When the opposition can make the argument that “opposing government mandated purchase of products by third parties = denying access to contraception”, or “unrelated Senate candidates’ comments on abortion = GOP is pro-rape”, it’s almost a moot point whether the problem is with the candidate, the policy, or “messaging”. To further over-extend my Iraq analogy, it doesn’t matter how compelling your proposed product is written in English, it’s how it winds up getting translated by the ‘terp that ultimately determines what you said.

That said, there aren’t a lot of good solutions. In Iraq, it took a critical mass of verifiable observations, insurgent excesses, and the develop of credible relationships with key communicators in the real power structures to actually change perceptions in parts of the country, and even that was not long-lasting or particularly deep. For the GOP, we can’t continue to allow every institution (with the exception of the sub-G.O. level armed forces) to be controlled by the left. The current program of building alternative conduits like think tanks, web blogs, and Breitbart-backed indie films has obviously hit its ceiling.
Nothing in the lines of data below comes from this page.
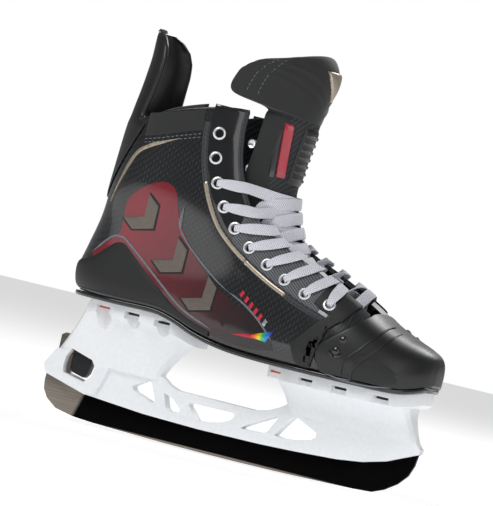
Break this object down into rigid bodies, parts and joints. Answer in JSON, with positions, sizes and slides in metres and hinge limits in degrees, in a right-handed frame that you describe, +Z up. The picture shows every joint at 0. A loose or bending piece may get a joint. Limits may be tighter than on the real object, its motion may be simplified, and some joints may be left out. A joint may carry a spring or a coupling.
{
  "type": "ice hockey skate",
  "caption": "Laced ice hockey skate: moulded boot with padded tongue and tendon guard, a truss blade holder, and a quick-release steel runner.",
  "frame": {"origin": "on the ice under the middle of the skate's box, at the blade's lowest point", "axes": "+X toward the toe, +Y toward the inner side of this right-foot skate, +Z up"},
  "size_m": [0.2974, 0.1066, 0.303],
  "materials": {
    "shell": "gloss film over carbon weave",
    "heel_counter": "satin",
    "ankle_panels": "satin",
    "collar_foam": "matte",
    "liner": "matte",
    "footbed": "matte",
    "insole_board": "matte",
    "outsole": "gloss",
    "toe_cap": "satin",
    "toe_cap_rivets": "satin",
    "toe_straps": "matte",
    "eyestay": "patent and ribbed",
    "eyelets": "satin",
    "tongue": "matte",
    "tongue_insert": "gloss",
    "tongue_badge": "metallic",
    "tendon_guard": "satin",
    "guard_pull": "matte",
    "blade_holder": "satin",
    "screws": "satin",
    "rivets": "satin",
    "burrs": "satin",
    "runner": "satin black with a ground heel",
    "trigger": "satin",
    "steel": "brushed",
    "lace": "woven",
    "aglet": "clear"
  },
  "bodies": {
    "boot": {"shell": "shell", "heel_counter": "heel_counter", "ankle_panels": "ankle_panels", "collar_foam": "collar_foam", "liner": "liner", "footbed": "footbed", "insole_board": "insole_board", "outsole": "outsole", "toe_cap": "toe_cap", "toe_cap_rivets": "toe_cap_rivets", "toe_straps": "toe_straps", "lateral_eyestay": "eyestay", "medial_eyestay": "eyestay", "lateral_eyelets": "eyelets", "medial_eyelets": "eyelets", "tongue_lower": "tongue", "guard_base": "tendon_guard", "blade_holder": "blade_holder", "holder_screws": "screws", "holder_rivets": "rivets", "rivet_burrs": "burrs", "trigger_pin": "steel", "trigger_spring": "steel", "lace_laced": "lace", "lace_end_lateral": "lace", "lace_end_medial": "lace", "lace_coil": "lace", "lace_aglets": "aglet"},
    "tongue_top": {"tongue_upper": "tongue", "tongue_insert": "tongue_insert", "tongue_badge": "tongue_badge"},
    "guard": {"tendon_guard": "tendon_guard", "guard_pull": "guard_pull"},
    "runner": {"runner": "runner"},
    "trigger": {"trigger": "trigger"}
  },
  "joints": [
    {"name": "tongue_fold", "type": "hinge", "parent": "boot", "child": "tongue_top", "pos_m": [0.011, 0, 0.2015], "axis": [0, 1, 0], "range_deg": [-3, 50]},
    {"name": "guard_flex", "type": "hinge", "parent": "boot", "child": "guard", "pos_m": [-0.1235, 0, 0.2305], "axis": [0, 1, 0], "range_deg": [-18, 2], "stiffness_Nm_per_rad": 3},
    {"name": "runner_release", "type": "slide", "parent": "boot", "child": "runner", "axis": [0, 0, -1], "range_m": [0, 0.045]},
    {"name": "trigger_pull", "type": "hinge", "parent": "boot", "child": "trigger", "pos_m": [-0.119, 0, 0.068], "axis": [0, -1, 0], "range_deg": [0, 7], "stiffness_Nm_per_rad": 0.4}
  ]
}
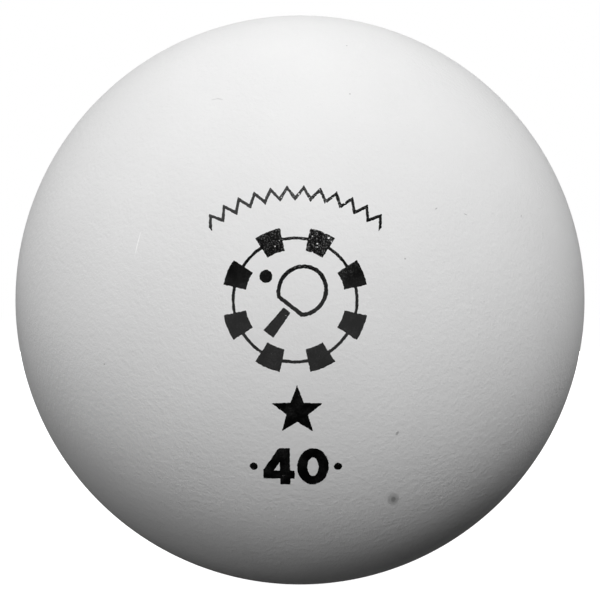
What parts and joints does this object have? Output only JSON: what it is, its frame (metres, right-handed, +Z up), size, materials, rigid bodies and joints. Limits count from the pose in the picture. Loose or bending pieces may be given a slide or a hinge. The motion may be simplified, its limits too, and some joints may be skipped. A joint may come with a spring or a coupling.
{
  "type": "table tennis ball",
  "caption": "Hollow white plastic table tennis ball: bonded half shells with a small stamp of dark ink, for rolling, bouncing and play.",
  "frame": {"origin": "centre of the ball", "axes": "+Z up; the stamp's centre is at the front pole on -Y; the seam between the half shells lies in the XZ plane, and Y is the axis that both halves are turned about"},
  "size_m": [0.0403, 0.0404, 0.0403],
  "materials": {
    "white_plastic": "matte",
    "weld": "satin",
    "ink": "matte"
  },
  "bodies": {
    "root": {"front_half_shell": "white_plastic", "rear_half_shell": "white_plastic", "seam_weld": "weld", "ink_zigzag_arch": "ink", "ink_block_ring": "ink", "ink_bat_blade": "ink", "ink_bat_handle": "ink", "ink_ball_dot": "ink", "ink_star": "ink", "ink_digit_4": "ink", "ink_digit_0": "ink", "ink_left_dot": "ink", "ink_right_dot": "ink"}
  },
  "joints": []
}
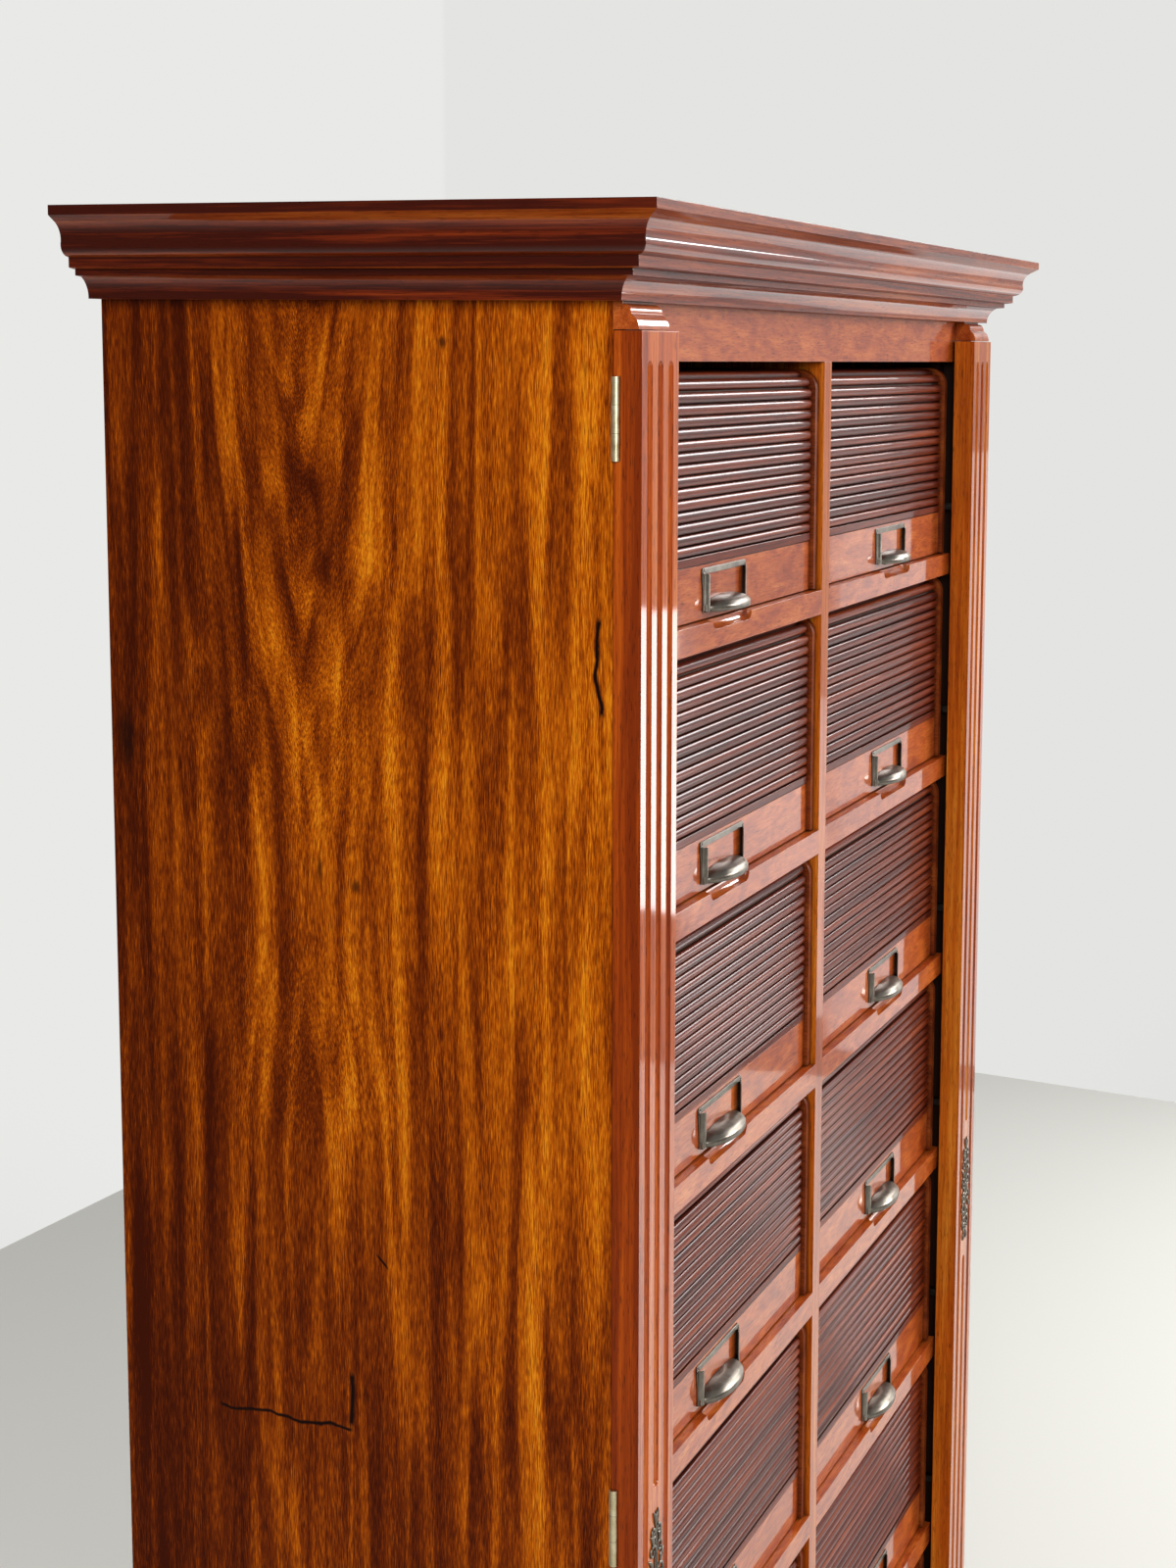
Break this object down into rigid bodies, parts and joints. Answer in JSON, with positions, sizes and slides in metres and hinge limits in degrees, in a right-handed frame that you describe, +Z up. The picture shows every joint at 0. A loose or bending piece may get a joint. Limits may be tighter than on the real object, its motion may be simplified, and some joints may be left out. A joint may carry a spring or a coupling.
{
  "type": "tambour filing cabinet",
  "caption": "Tall mahogany filing cabinet with two columns of tambour-front drawers, card-frame pulls, a stepped cornice and fluted hinged pilasters that lock the drawers",
  "frame": {"origin": "on the floor, under the middle of the cabinet's outline in plan", "axes": "+X to the right along the front, +Y to the back, +Z up"},
  "size_m": [0.9312, 0.4154, 1.6986],
  "materials": {
    "side_veneer": "orange-brown figured mahogany veneer, French polished",
    "front_mahogany": "red-brown mahogany, glossy French polish",
    "pilaster_mahogany": "straight-grained mahogany, glossy French polish",
    "moulding_mahogany": "dark red-brown mahogany mouldings, French polished",
    "drawer_mahogany": "mahogany drawer, polished front",
    "tambour_mahogany": "mahogany slats on canvas, polished",
    "inner_mahogany": "plain mahogany, unpolished inside",
    "top_mahogany": "dull mahogany top board",
    "back_pine": "pine back, brown stain",
    "hinge_brass": "pale worn brass",
    "lock_steel": "oiled steel",
    "escutcheon_bronze": "dark patinated bronze"
  },
  "bodies": {
    "carcass": {"side_panel_left": "side_veneer", "side_panel_right": "side_veneer", "back_panel": "back_pine", "top_board": "top_mahogany", "bottom_board": "inner_mahogany", "centre_partition": "front_mahogany", "frieze_rail": "front_mahogany", "drawer_rails": "front_mahogany", "guide_stiles": "inner_mahogany", "drawer_runners_and_stops": "inner_mahogany", "plinth": "moulding_mahogany", "cornice_crown": "moulding_mahogany", "cornice_bed": "moulding_mahogany", "capitals": "moulding_mahogany", "carcass_hinge_leaves": "hinge_brass", "hinge_pins": "lock_steel", "carcass_hinge_screws": "hinge_brass", "lock_staples": "lock_steel"},
    "pilaster_left": {"pilaster_left": "pilaster_mahogany", "pilaster_hinge_leaves_left": "hinge_brass", "lock_case_and_lugs_left": "lock_steel", "escutcheon_left": "escutcheon_bronze"},
    "lock_bolt_left": {"lock_bolt_left": "lock_steel"},
    "pilaster_right": {"pilaster_right": "pilaster_mahogany", "pilaster_hinge_leaves_right": "hinge_brass", "lock_case_and_lugs_right": "lock_steel", "escutcheon_right": "escutcheon_bronze"},
    "lock_bolt_right": {"lock_bolt_right": "lock_steel"},
    "drawer_left_1": {"drawer_left_1": "drawer_mahogany"},
    "tambour_left_1": {"tambour_left_1": "tambour_mahogany"},
    "drawer_left_2": {"drawer_left_2": "drawer_mahogany"},
    "tambour_left_2": {"tambour_left_2": "tambour_mahogany"},
    "drawer_left_3": {"drawer_left_3": "drawer_mahogany"},
    "tambour_left_3": {"tambour_left_3": "tambour_mahogany"},
    "drawer_left_4": {"drawer_left_4": "drawer_mahogany"},
    "tambour_left_4": {"tambour_left_4": "tambour_mahogany"},
    "drawer_left_5": {"drawer_left_5": "drawer_mahogany"},
    "tambour_left_5": {"tambour_left_5": "tambour_mahogany"},
    "drawer_left_6": {"drawer_left_6": "drawer_mahogany"},
    "tambour_left_6": {"tambour_left_6": "tambour_mahogany"},
    "drawer_left_7": {"drawer_left_7": "drawer_mahogany"},
    "tambour_left_7": {"tambour_left_7": "tambour_mahogany"},
    "drawer_left_8": {"drawer_left_8": "drawer_mahogany"},
    "tambour_left_8": {"tambour_left_8": "tambour_mahogany"},
    "drawer_right_1": {"drawer_right_1": "drawer_mahogany"},
    "tambour_right_1": {"tambour_right_1": "tambour_mahogany"},
    "drawer_right_2": {"drawer_right_2": "drawer_mahogany"},
    "tambour_right_2": {"tambour_right_2": "tambour_mahogany"},
    "drawer_right_3": {"drawer_right_3": "drawer_mahogany"},
    "tambour_right_3": {"tambour_right_3": "tambour_mahogany"},
    "drawer_right_4": {"drawer_right_4": "drawer_mahogany"},
    "tambour_right_4": {"tambour_right_4": "tambour_mahogany"},
    "drawer_right_5": {"drawer_right_5": "drawer_mahogany"},
    "tambour_right_5": {"tambour_right_5": "tambour_mahogany"},
    "drawer_right_6": {"drawer_right_6": "drawer_mahogany"},
    "tambour_right_6": {"tambour_right_6": "tambour_mahogany"},
    "drawer_right_7": {"drawer_right_7": "drawer_mahogany"},
    "tambour_right_7": {"tambour_right_7": "tambour_mahogany"},
    "drawer_right_8": {"drawer_right_8": "drawer_mahogany"},
    "tambour_right_8": {"tambour_right_8": "tambour_mahogany"}
  },
  "joints": [
    {"name": "pilaster_left_hinge", "type": "hinge", "parent": "carcass", "child": "pilaster_left", "pos_m": [-0.413, -0.1593, 0.8523], "axis": [0, 0, -1], "range_deg": [0, 105]},
    {"name": "lock_bolt_left_slide", "type": "slide", "parent": "pilaster_left", "child": "lock_bolt_left", "axis": [0, 0, 1], "range_m": [0, 0.012]},
    {"name": "pilaster_right_hinge", "type": "hinge", "parent": "carcass", "child": "pilaster_right", "pos_m": [0.413, -0.1593, 0.8523], "axis": [0, 0, 1], "range_deg": [0, 105]},
    {"name": "lock_bolt_right_slide", "type": "slide", "parent": "pilaster_right", "child": "lock_bolt_right", "axis": [0, 0, 1], "range_m": [0, 0.012]},
    {"name": "drawer_left_1_slide", "type": "slide", "parent": "carcass", "child": "drawer_left_1", "axis": [0, -1, 0], "range_m": [0, 0.25]},
    {"name": "tambour_left_1_rise", "type": "slide", "parent": "drawer_left_1", "child": "tambour_left_1", "axis": [0, 0, 1], "range_m": [0, 0.09], "deforming": ["tambour_left_1"]},
    {"name": "drawer_left_2_slide", "type": "slide", "parent": "carcass", "child": "drawer_left_2", "axis": [0, -1, 0], "range_m": [0, 0.25]},
    {"name": "tambour_left_2_rise", "type": "slide", "parent": "drawer_left_2", "child": "tambour_left_2", "axis": [0, 0, 1], "range_m": [0, 0.09], "deforming": ["tambour_left_2"]},
    {"name": "drawer_left_3_slide", "type": "slide", "parent": "carcass", "child": "drawer_left_3", "axis": [0, -1, 0], "range_m": [0, 0.25]},
    {"name": "tambour_left_3_rise", "type": "slide", "parent": "drawer_left_3", "child": "tambour_left_3", "axis": [0, 0, 1], "range_m": [0, 0.09], "deforming": ["tambour_left_3"]},
    {"name": "drawer_left_4_slide", "type": "slide", "parent": "carcass", "child": "drawer_left_4", "axis": [0, -1, 0], "range_m": [0, 0.25]},
    {"name": "tambour_left_4_rise", "type": "slide", "parent": "drawer_left_4", "child": "tambour_left_4", "axis": [0, 0, 1], "range_m": [0, 0.09], "deforming": ["tambour_left_4"]},
    {"name": "drawer_left_5_slide", "type": "slide", "parent": "carcass", "child": "drawer_left_5", "axis": [0, -1, 0], "range_m": [0, 0.25]},
    {"name": "tambour_left_5_rise", "type": "slide", "parent": "drawer_left_5", "child": "tambour_left_5", "axis": [0, 0, 1], "range_m": [0, 0.09], "deforming": ["tambour_left_5"]},
    {"name": "drawer_left_6_slide", "type": "slide", "parent": "carcass", "child": "drawer_left_6", "axis": [0, -1, 0], "range_m": [0, 0.25]},
    {"name": "tambour_left_6_rise", "type": "slide", "parent": "drawer_left_6", "child": "tambour_left_6", "axis": [0, 0, 1], "range_m": [0, 0.09], "deforming": ["tambour_left_6"]},
    {"name": "drawer_left_7_slide", "type": "slide", "parent": "carcass", "child": "drawer_left_7", "axis": [0, -1, 0], "range_m": [0, 0.25]},
    {"name": "tambour_left_7_rise", "type": "slide", "parent": "drawer_left_7", "child": "tambour_left_7", "axis": [0, 0, 1], "range_m": [0, 0.09], "deforming": ["tambour_left_7"]},
    {"name": "drawer_left_8_slide", "type": "slide", "parent": "carcass", "child": "drawer_left_8", "axis": [0, -1, 0], "range_m": [0, 0.25]},
    {"name": "tambour_left_8_rise", "type": "slide", "parent": "drawer_left_8", "child": "tambour_left_8", "axis": [0, 0, 1], "range_m": [0, 0.09], "deforming": ["tambour_left_8"]},
    {"name": "drawer_right_1_slide", "type": "slide", "parent": "carcass", "child": "drawer_right_1", "axis": [0, -1, 0], "range_m": [0, 0.25]},
    {"name": "tambour_right_1_rise", "type": "slide", "parent": "drawer_right_1", "child": "tambour_right_1", "axis": [0, 0, 1], "range_m": [0, 0.09], "deforming": ["tambour_right_1"]},
    {"name": "drawer_right_2_slide", "type": "slide", "parent": "carcass", "child": "drawer_right_2", "axis": [0, -1, 0], "range_m": [0, 0.25]},
    {"name": "tambour_right_2_rise", "type": "slide", "parent": "drawer_right_2", "child": "tambour_right_2", "axis": [0, 0, 1], "range_m": [0, 0.09], "deforming": ["tambour_right_2"]},
    {"name": "drawer_right_3_slide", "type": "slide", "parent": "carcass", "child": "drawer_right_3", "axis": [0, -1, 0], "range_m": [0, 0.25]},
    {"name": "tambour_right_3_rise", "type": "slide", "parent": "drawer_right_3", "child": "tambour_right_3", "axis": [0, 0, 1], "range_m": [0, 0.09], "deforming": ["tambour_right_3"]},
    {"name": "drawer_right_4_slide", "type": "slide", "parent": "carcass", "child": "drawer_right_4", "axis": [0, -1, 0], "range_m": [0, 0.25]},
    {"name": "tambour_right_4_rise", "type": "slide", "parent": "drawer_right_4", "child": "tambour_right_4", "axis": [0, 0, 1], "range_m": [0, 0.09], "deforming": ["tambour_right_4"]},
    {"name": "drawer_right_5_slide", "type": "slide", "parent": "carcass", "child": "drawer_right_5", "axis": [0, -1, 0], "range_m": [0, 0.25]},
    {"name": "tambour_right_5_rise", "type": "slide", "parent": "drawer_right_5", "child": "tambour_right_5", "axis": [0, 0, 1], "range_m": [0, 0.09], "deforming": ["tambour_right_5"]},
    {"name": "drawer_right_6_slide", "type": "slide", "parent": "carcass", "child": "drawer_right_6", "axis": [0, -1, 0], "range_m": [0, 0.25]},
    {"name": "tambour_right_6_rise", "type": "slide", "parent": "drawer_right_6", "child": "tambour_right_6", "axis": [0, 0, 1], "range_m": [0, 0.09], "deforming": ["tambour_right_6"]},
    {"name": "drawer_right_7_slide", "type": "slide", "parent": "carcass", "child": "drawer_right_7", "axis": [0, -1, 0], "range_m": [0, 0.25]},
    {"name": "tambour_right_7_rise", "type": "slide", "parent": "drawer_right_7", "child": "tambour_right_7", "axis": [0, 0, 1], "range_m": [0, 0.09], "deforming": ["tambour_right_7"]},
    {"name": "drawer_right_8_slide", "type": "slide", "parent": "carcass", "child": "drawer_right_8", "axis": [0, -1, 0], "range_m": [0, 0.25]},
    {"name": "tambour_right_8_rise", "type": "slide", "parent": "drawer_right_8", "child": "tambour_right_8", "axis": [0, 0, 1], "range_m": [0, 0.09], "deforming": ["tambour_right_8"]}
  ],
  "couplings": [
    {"joint": "tambour_left_1_rise", "follows": "drawer_left_1_slide", "ratio": 0.36},
    {"joint": "tambour_left_2_rise", "follows": "drawer_left_2_slide", "ratio": 0.36},
    {"joint": "tambour_left_3_rise", "follows": "drawer_left_3_slide", "ratio": 0.36},
    {"joint": "tambour_left_4_rise", "follows": "drawer_left_4_slide", "ratio": 0.36},
    {"joint": "tambour_left_5_rise", "follows": "drawer_left_5_slide", "ratio": 0.36},
    {"joint": "tambour_left_6_rise", "follows": "drawer_left_6_slide", "ratio": 0.36},
    {"joint": "tambour_left_7_rise", "follows": "drawer_left_7_slide", "ratio": 0.36},
    {"joint": "tambour_left_8_rise", "follows": "drawer_left_8_slide", "ratio": 0.36},
    {"joint": "tambour_right_1_rise", "follows": "drawer_right_1_slide", "ratio": 0.36},
    {"joint": "tambour_right_2_rise", "follows": "drawer_right_2_slide", "ratio": 0.36},
    {"joint": "tambour_right_3_rise", "follows": "drawer_right_3_slide", "ratio": 0.36},
    {"joint": "tambour_right_4_rise", "follows": "drawer_right_4_slide", "ratio": 0.36},
    {"joint": "tambour_right_5_rise", "follows": "drawer_right_5_slide", "ratio": 0.36},
    {"joint": "tambour_right_6_rise", "follows": "drawer_right_6_slide", "ratio": 0.36},
    {"joint": "tambour_right_7_rise", "follows": "drawer_right_7_slide", "ratio": 0.36},
    {"joint": "tambour_right_8_rise", "follows": "drawer_right_8_slide", "ratio": 0.36}
  ]
}
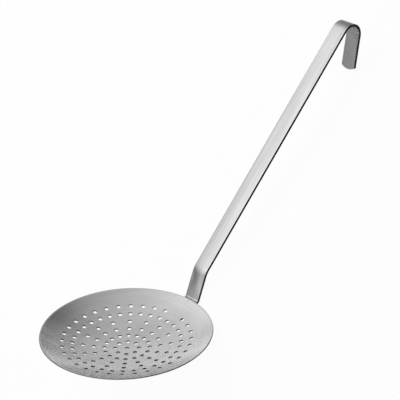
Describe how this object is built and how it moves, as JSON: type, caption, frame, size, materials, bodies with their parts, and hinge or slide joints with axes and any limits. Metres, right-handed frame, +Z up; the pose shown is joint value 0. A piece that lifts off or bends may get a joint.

Were I a development officer at the constellation of non-profits working on our side, I would be spending today wondering how I justify asking for more money after the results of the past 24-hrs.

Not sure if the answer is a more results-oriented grass roots populism, or maybe working a bunch of sleepers into seizing generational control of at least one or two media entities. Maybe somebody can figure out how to translate the Sons of Iraq program into a college club.

P.S. We also need to ID and protect our assets before they are identified and destroyed by the left – Sarah Palin and Fox News are two good examples of valuable key communicators damaged by concerted campaigns to deny us legitimate channels to the electorate.